Luckily in most Japanese stations, you can read the names in English as well as seeing the numbers!
Stations for popular attractions in Tokyo
Shibuya Crossing: Tokyo Metro Shibuya Station (G01, Z01, F16)
Takeshita Street: From Tokyo Metro Meiji-jingumae ‘Harajuku’ Station (C03, F15) Exit 3: 2 mins on foot
Harajuku: From Tokyo Metro Meji-jungumae Harajuku Station (C03, F15)
The Imperial Palace: From Tokyo Metro Nijubashimae Station (C10) Exit 2: 1 min on foot
Meji Jingu Shrine: From Tokyo Metro Meiji-jingumae ‘Harajuku’ Station (C03, F15) Exit 2: 1 min on foot to South Entrance
Ginza: Tokyo Metro Ginza Station (G09, M16, H08), Higashi-ginza Station (H09), Ginza-itchome Station (Y19)
Tsukiji Fish Market: From Tokyo Metro Tsukiji Station (H10) Exit 1: 3 mins on foot
Tokyo Tower: Tokyo Metro Kamiyacho Station (H05) Exit 1: 7 mins on foot
The Japanese Rail System
The Japanese railway system really is a modern masterpiece. Not only are the trains clean and efficient, they are always on time and extremely reliable!

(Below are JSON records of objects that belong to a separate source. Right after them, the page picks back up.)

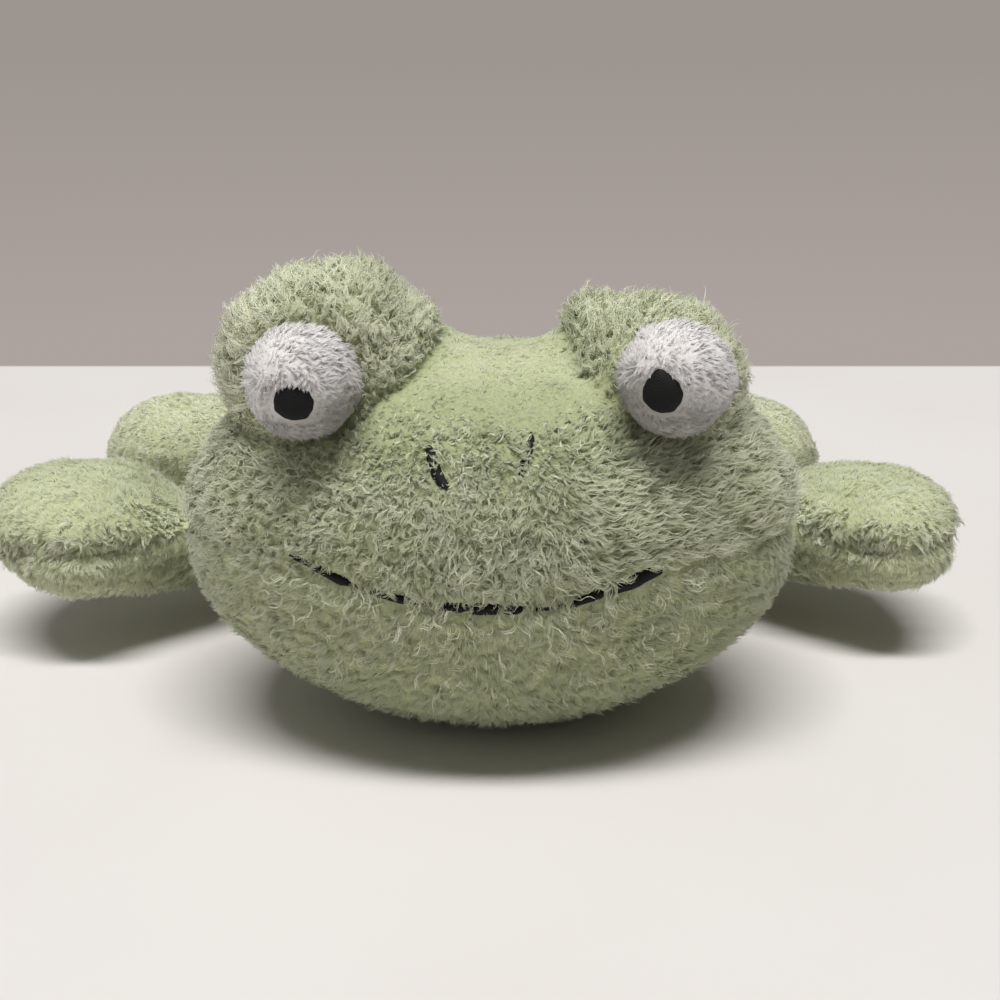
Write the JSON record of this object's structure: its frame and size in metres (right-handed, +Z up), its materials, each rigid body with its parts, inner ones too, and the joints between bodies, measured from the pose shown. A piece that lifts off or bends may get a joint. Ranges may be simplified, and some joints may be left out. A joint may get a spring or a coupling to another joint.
{
  "type": "plush frog",
  "caption": "Soft plush frog lying on its belly with raised eye mounds, stitched mouth and hinged stuffed arms, legs and head.",
  "frame": {"origin": "middle of the belly's flat, on the surface that the frog lies on", "axes": "+Z up from the table, +Y from the face to the tail end, +X to the right of someone who looks the frog in the face"},
  "size_m": [0.237, 0.2064, 0.0975],
  "materials": {
    "green_plush": "pale green curly plush pile, matt",
    "white_plush": "short dense white plush pile, matt",
    "satin_thread": "black satin stitch, slight sheen",
    "stuffing": "white polyester fibre stuffing"
  },
  "bodies": {
    "torso": {"torso_back_panel": "green_plush", "torso_belly_panel": "green_plush", "torso_filling": "stuffing"},
    "head": {"head_top_panel": "green_plush", "head_chin_panel": "green_plush", "head_filling": "stuffing", "eye_hood_left": "green_plush", "hood_filling_left": "stuffing", "eyeball_left": "white_plush", "eyeball_filling_left": "stuffing", "pupil_left": "satin_thread", "nostril_left": "satin_thread", "eye_hood_right": "green_plush", "hood_filling_right": "stuffing", "eyeball_right": "white_plush", "eyeball_filling_right": "stuffing", "pupil_right": "satin_thread", "nostril_right": "satin_thread", "mouth_embroidery": "satin_thread"},
    "arm_left": {"arm_left_top_panel": "green_plush", "arm_left_bottom_panel": "green_plush", "arm_left_filling": "stuffing"},
    "arm_right": {"arm_right_top_panel": "green_plush", "arm_right_bottom_panel": "green_plush", "arm_right_filling": "stuffing"},
    "leg_left": {"leg_left_top_panel": "green_plush", "leg_left_bottom_panel": "green_plush", "leg_left_filling": "stuffing"},
    "leg_right": {"leg_right_top_panel": "green_plush", "leg_right_bottom_panel": "green_plush", "leg_right_filling": "stuffing"}
  },
  "joints": [
    {"name": "neck_nod", "type": "hinge", "parent": "torso", "child": "head", "pos_m": [0, -0.043, 0.031], "axis": [-1, 0, 0], "range_deg": [0, 20], "stiffness_Nm_per_rad": 0.25},
    {"name": "shoulder_left", "type": "hinge", "parent": "torso", "child": "arm_left", "pos_m": [-0.04193, -0.03936, 0.031], "axis": [-0.4138, 0.9104, 0], "range_deg": [-8, 50], "stiffness_Nm_per_rad": 0.08},
    {"name": "shoulder_right", "type": "hinge", "parent": "torso", "child": "arm_right", "pos_m": [0.04193, -0.03936, 0.031], "axis": [-0.4138, -0.9104, 0], "range_deg": [-8, 50], "stiffness_Nm_per_rad": 0.08},
    {"name": "hip_left", "type": "hinge", "parent": "torso", "child": "leg_left", "pos_m": [-0.04877, 0.01231, 0.031], "axis": [0.0944, 0.9955, 0], "range_deg": [0, 45], "stiffness_Nm_per_rad": 0.12},
    {"name": "hip_right", "type": "hinge", "parent": "torso", "child": "leg_right", "pos_m": [0.04877, 0.01231, 0.031], "axis": [0.0944, -0.9955, 0], "range_deg": [0, 45], "stiffness_Nm_per_rad": 0.12}
  ]
}
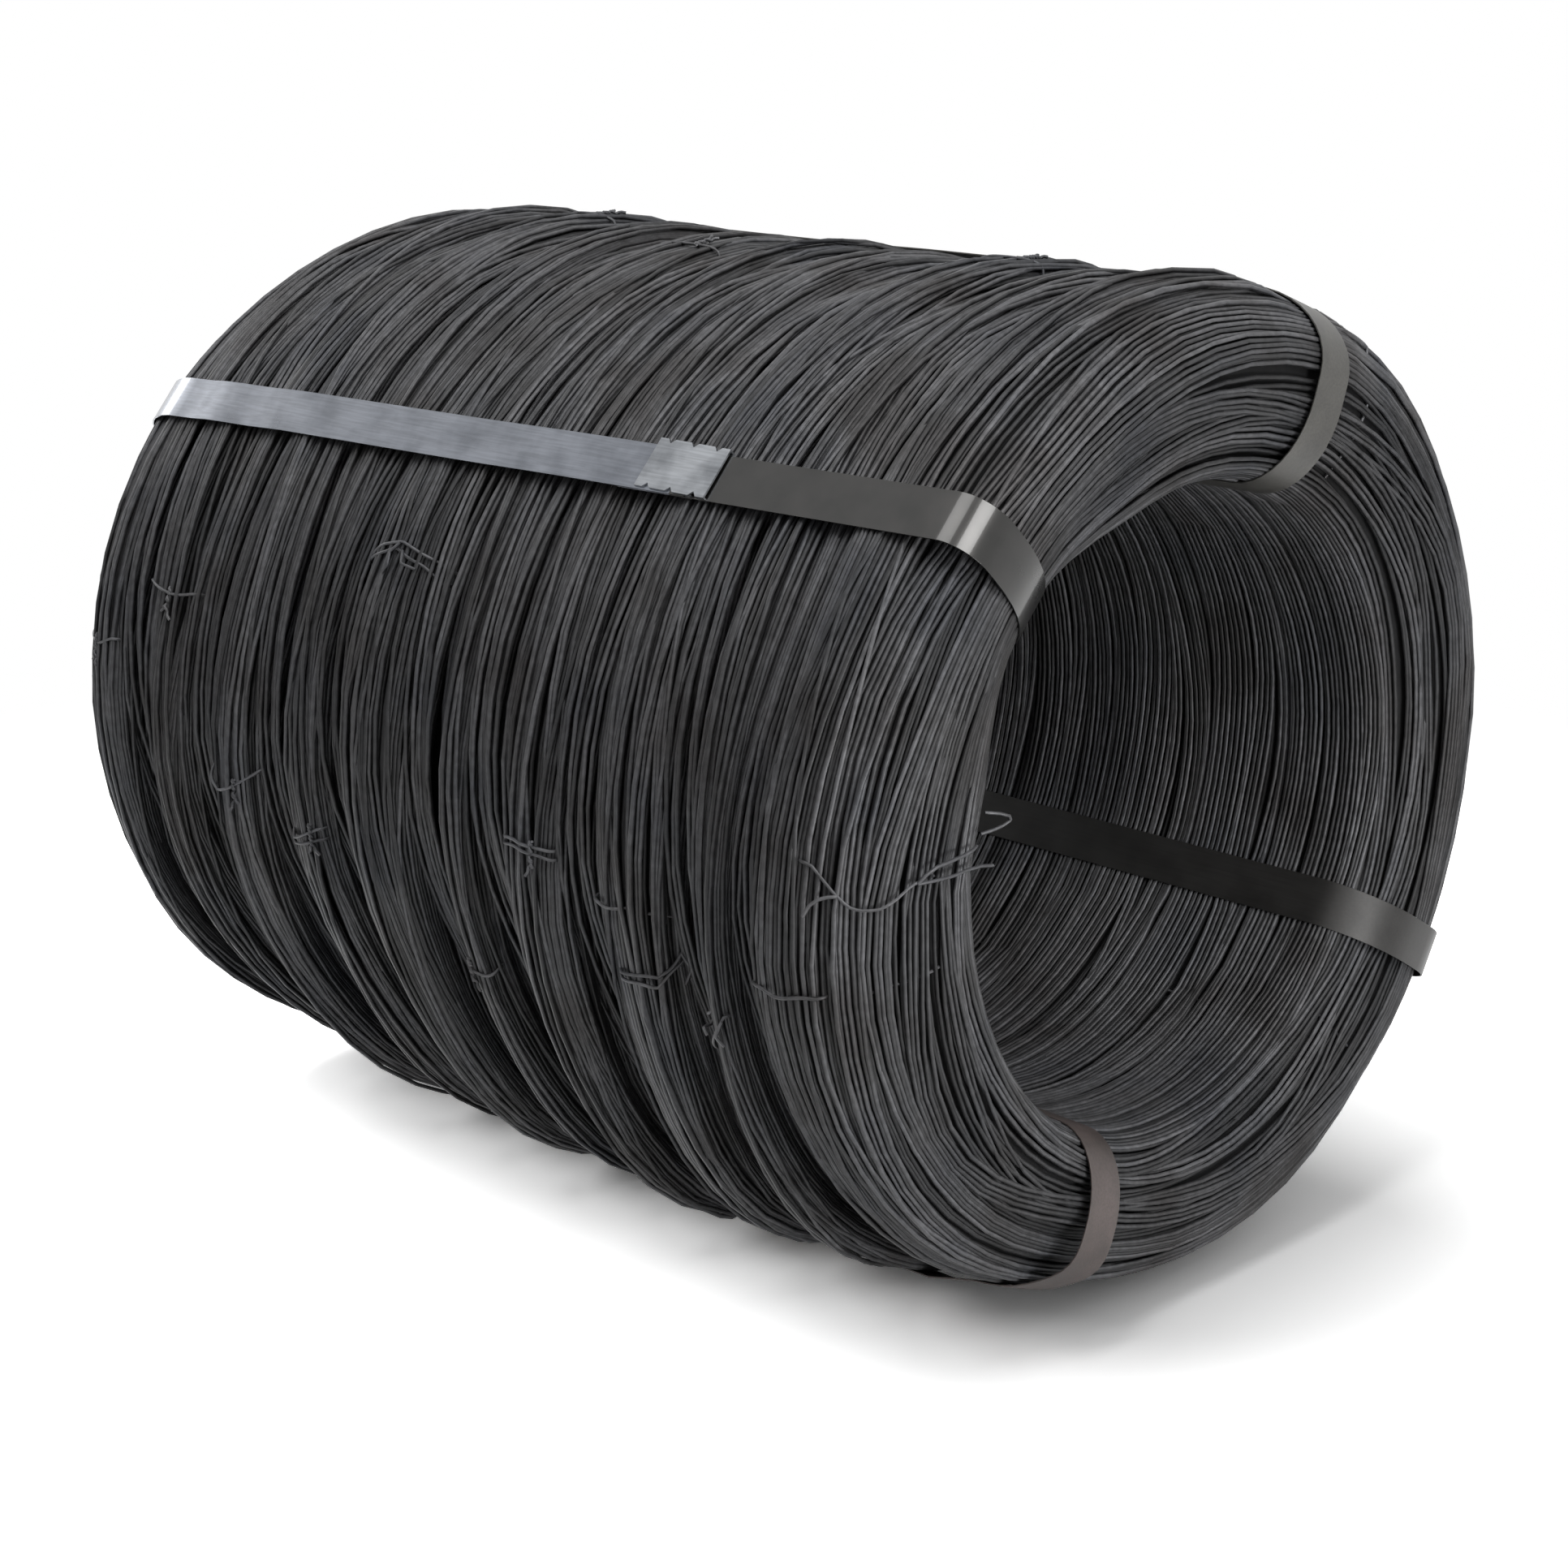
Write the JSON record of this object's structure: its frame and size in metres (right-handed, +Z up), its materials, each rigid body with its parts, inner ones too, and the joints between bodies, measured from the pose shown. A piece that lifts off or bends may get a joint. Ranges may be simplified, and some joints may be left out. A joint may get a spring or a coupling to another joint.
{
  "type": "strapped bundle of wire coils",
  "caption": "Bundle of black annealed steel wire coils lying side by side on one bore, held by flat steel straps with notched sleeves, each coil bound by thin wire ties",
  "frame": {"origin": "on the floor, below the middle of the bundle's bounding box", "axes": "+X along the bore towards the end that the picture shows, +Z up, -Y on the camera's side"},
  "size_m": [0.6212, 0.5236, 0.5231],
  "materials": {
    "wire": "black oxide from annealing, matte, a little oily",
    "tie_wire": "black annealed tie wire, matte",
    "galvanised_strap": "bright steel strapping, smooth, cool grey",
    "black_strap": "black lacquered steel strapping, satin",
    "sleeve": "pressed steel sleeve, bright at its notches"
  },
  "bodies": {
    "root": {"coil_01": "wire", "coil_02": "wire", "coil_03": "wire", "coil_04": "wire", "coil_05": "wire", "coil_06": "wire", "coil_07": "wire", "coil_08": "wire", "coil_09": "wire", "coil_10": "wire", "ties_01": "tie_wire", "ties_02": "tie_wire", "ties_03": "tie_wire", "ties_04": "tie_wire", "ties_05": "tie_wire", "ties_06": "tie_wire", "ties_07": "tie_wire", "ties_08": "tie_wire", "ties_09": "tie_wire", "ties_10": "tie_wire", "strap_front": "galvanised_strap", "strap_top": "black_strap", "strap_back": "black_strap", "strap_low": "black_strap", "seal_front": "sleeve", "seal_top": "sleeve", "seal_back": "sleeve", "seal_low": "sleeve"}
  },
  "joints": []
}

Unfortunately, for longer journeys this can come at a price tag so if you’re heading between Tokyo to Osaka or Kyoto, you can expect to pay £50+ for a one way ticket on the Shinkansen (Bullet train).
One thing you should ABSOLUTELY do before travelling to Japan is purchase a JR Rail pass. These are either 7, 14 or 21 day passes that give you unlimited and also discounted travel by JR and Bullet train in Japan.
You cannot buy these passes in Japan. Let me repeat, you cannot buy the JR Rail pass in Japan! They are only available to foreigners and must be purchased before you travel to Japan.
We bought our 7 day rail pass through STA travel. They are roughly £200 for 7 days (£385 for 14 days) and although this seems like a lot, if you’re travelling long distances like we did then you’ll make back the cost in only 2 trips!
Normally a one way fare from Tokyo to Osaka on the bullet train is 14,450 Yen – which is £103, so you can see what good value the JR Passes really are.
Exchanging your JR Pass For A Ticket
When you buy your JR Pass, you’ll be sent a voucher to exchange into an actual ticket. You can change your voucher into a ticket and activate it at a later date during your trip if you wish, but from the day you activate your ticket you’ll then have the set number of days to use it by (e.g. 7 days or 14 days).
You can exchange your voucher at certain stations in Japan, e.g. the airport, Tokyo etc. and then you’ll head to a travel office where the pass is exchanged.
There’s plenty of signs up everywhere directing you to the JR Pass exchange, so this is quite easy to do and takes around 5-10 minutes for them to create your ticket.
One you’ve got your ticket, you are good to go! You can travel on pretty much any JR route and even use the Shinkansen bullet trains which are awesome. Look out for the carriages without seat reservations if you haven’t booked a seat (usually cars 1-3) and make sure you form an orderly queue when waiting to get on – the Japanese are very polite and pushing and shoving is very much frowned upon!
I hope you’ve found this guide useful!